WHAT YOU NEED TO DO> In the records below, begin at the line that has "Write part 3" and stop after the line that has "return np.stack((np.cos(place *"; quote those lines verbatim and nothing more.

EXCERPTED DATA>
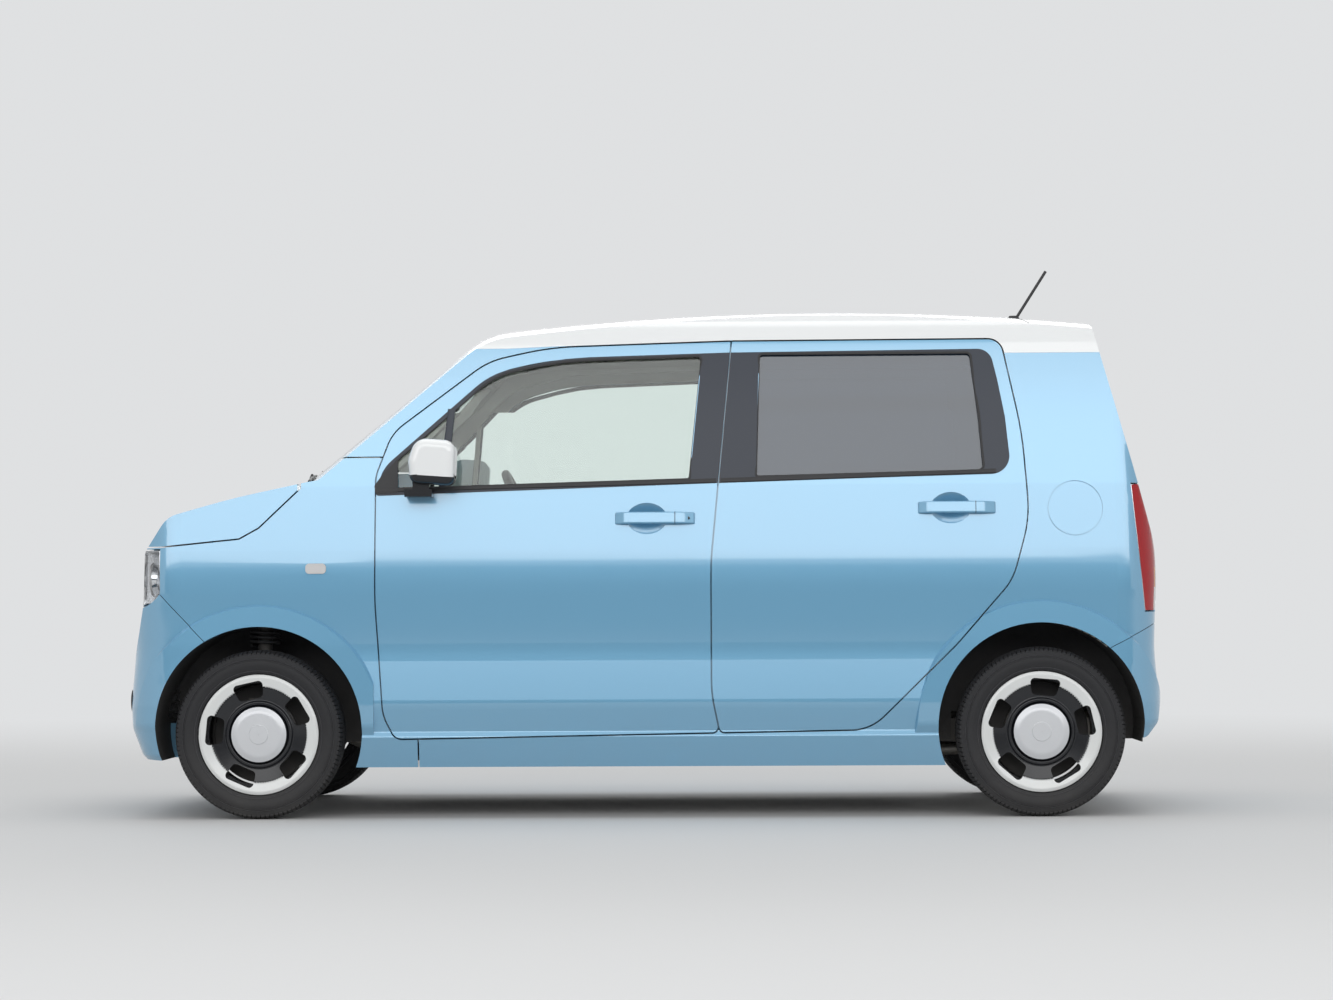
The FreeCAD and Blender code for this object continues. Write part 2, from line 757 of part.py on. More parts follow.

--

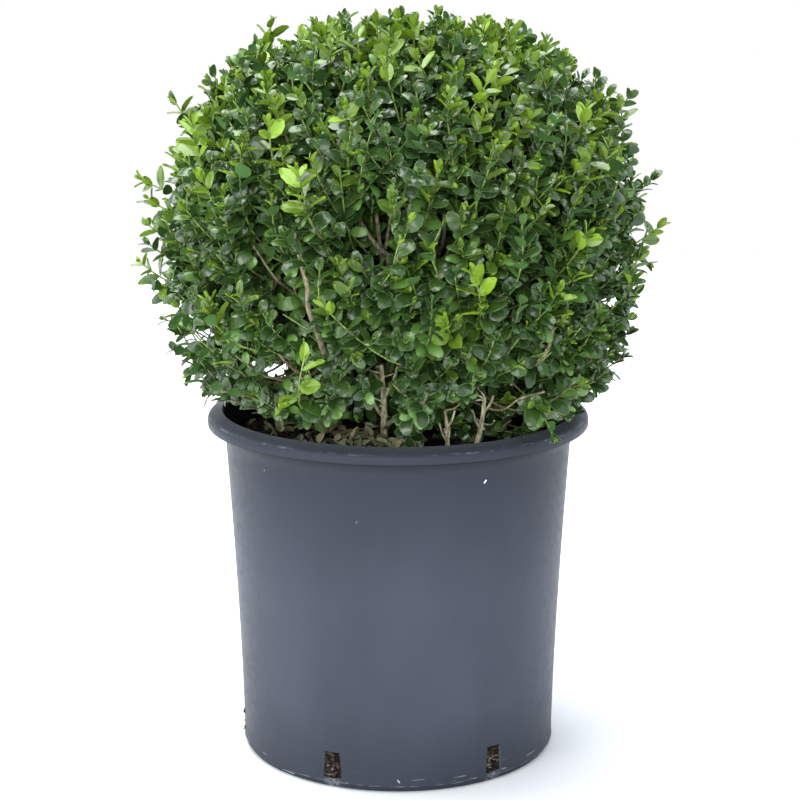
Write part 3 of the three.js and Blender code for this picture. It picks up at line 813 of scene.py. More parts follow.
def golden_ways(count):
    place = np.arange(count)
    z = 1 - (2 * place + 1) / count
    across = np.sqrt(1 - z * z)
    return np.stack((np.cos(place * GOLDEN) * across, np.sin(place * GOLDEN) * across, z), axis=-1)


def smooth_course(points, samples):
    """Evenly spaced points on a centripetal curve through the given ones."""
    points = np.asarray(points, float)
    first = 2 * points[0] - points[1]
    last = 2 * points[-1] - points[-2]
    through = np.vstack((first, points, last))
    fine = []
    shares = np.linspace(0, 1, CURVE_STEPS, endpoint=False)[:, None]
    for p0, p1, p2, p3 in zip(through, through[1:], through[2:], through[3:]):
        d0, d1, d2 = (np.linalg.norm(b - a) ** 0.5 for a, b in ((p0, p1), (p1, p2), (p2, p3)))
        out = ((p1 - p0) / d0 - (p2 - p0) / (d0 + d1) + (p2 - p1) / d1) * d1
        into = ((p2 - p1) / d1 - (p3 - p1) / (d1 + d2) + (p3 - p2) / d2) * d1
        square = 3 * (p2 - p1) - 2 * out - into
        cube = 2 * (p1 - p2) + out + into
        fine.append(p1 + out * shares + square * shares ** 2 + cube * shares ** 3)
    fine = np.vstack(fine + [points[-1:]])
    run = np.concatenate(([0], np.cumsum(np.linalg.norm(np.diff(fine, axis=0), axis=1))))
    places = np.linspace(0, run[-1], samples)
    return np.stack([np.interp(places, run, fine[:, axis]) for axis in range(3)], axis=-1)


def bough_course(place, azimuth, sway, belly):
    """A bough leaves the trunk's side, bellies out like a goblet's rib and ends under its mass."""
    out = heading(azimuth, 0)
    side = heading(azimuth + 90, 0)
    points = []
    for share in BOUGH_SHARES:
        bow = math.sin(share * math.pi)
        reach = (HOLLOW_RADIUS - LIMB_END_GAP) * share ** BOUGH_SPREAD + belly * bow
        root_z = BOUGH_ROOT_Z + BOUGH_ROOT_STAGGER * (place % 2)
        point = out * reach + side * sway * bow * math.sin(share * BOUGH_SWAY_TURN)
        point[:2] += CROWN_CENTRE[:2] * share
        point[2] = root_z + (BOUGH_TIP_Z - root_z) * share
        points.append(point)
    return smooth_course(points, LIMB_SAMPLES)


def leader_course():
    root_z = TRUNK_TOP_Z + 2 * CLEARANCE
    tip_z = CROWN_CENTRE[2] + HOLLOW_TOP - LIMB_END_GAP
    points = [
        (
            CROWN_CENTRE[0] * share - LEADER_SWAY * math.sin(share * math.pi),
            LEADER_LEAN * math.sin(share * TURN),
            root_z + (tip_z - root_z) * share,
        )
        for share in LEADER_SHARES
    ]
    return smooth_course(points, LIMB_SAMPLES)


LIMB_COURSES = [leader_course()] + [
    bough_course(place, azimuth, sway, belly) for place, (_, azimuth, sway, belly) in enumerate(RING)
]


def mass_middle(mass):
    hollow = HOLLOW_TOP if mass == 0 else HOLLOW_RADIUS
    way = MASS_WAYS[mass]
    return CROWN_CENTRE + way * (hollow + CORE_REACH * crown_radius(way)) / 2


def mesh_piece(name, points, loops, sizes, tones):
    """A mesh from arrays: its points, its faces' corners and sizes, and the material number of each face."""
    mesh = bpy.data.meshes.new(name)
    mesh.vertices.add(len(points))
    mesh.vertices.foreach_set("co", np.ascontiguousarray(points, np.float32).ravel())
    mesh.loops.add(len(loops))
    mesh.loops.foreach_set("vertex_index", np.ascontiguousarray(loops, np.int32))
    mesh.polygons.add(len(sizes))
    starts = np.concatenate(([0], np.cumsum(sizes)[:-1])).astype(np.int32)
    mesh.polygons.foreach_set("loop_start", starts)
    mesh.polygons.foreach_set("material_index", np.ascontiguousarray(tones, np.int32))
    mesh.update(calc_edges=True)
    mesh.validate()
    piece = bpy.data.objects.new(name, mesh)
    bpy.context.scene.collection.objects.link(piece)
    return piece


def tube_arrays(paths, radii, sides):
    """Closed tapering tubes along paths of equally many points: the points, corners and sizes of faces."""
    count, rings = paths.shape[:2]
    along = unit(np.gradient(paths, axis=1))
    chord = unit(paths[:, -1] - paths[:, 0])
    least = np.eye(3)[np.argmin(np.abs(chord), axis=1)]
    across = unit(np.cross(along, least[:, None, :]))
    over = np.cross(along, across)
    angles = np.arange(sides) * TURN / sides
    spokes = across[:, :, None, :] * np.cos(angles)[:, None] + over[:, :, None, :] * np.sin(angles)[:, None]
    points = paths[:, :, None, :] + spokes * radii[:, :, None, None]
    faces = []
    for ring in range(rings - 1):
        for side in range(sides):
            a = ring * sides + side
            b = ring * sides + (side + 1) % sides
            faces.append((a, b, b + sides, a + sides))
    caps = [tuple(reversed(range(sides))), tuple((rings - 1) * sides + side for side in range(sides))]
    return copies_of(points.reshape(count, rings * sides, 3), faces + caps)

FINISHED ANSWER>
Write part 3 of the three.js and Blender code for this picture. It picks up at line 813 of scene.py. More parts follow.
def golden_ways(count):
    place = np.arange(count)
    z = 1 - (2 * place + 1) / count
    across = np.sqrt(1 - z * z)
    return np.stack((np.cos(place * GOLDEN) * across, np.sin(place * GOLDEN) * across, z), axis=-1)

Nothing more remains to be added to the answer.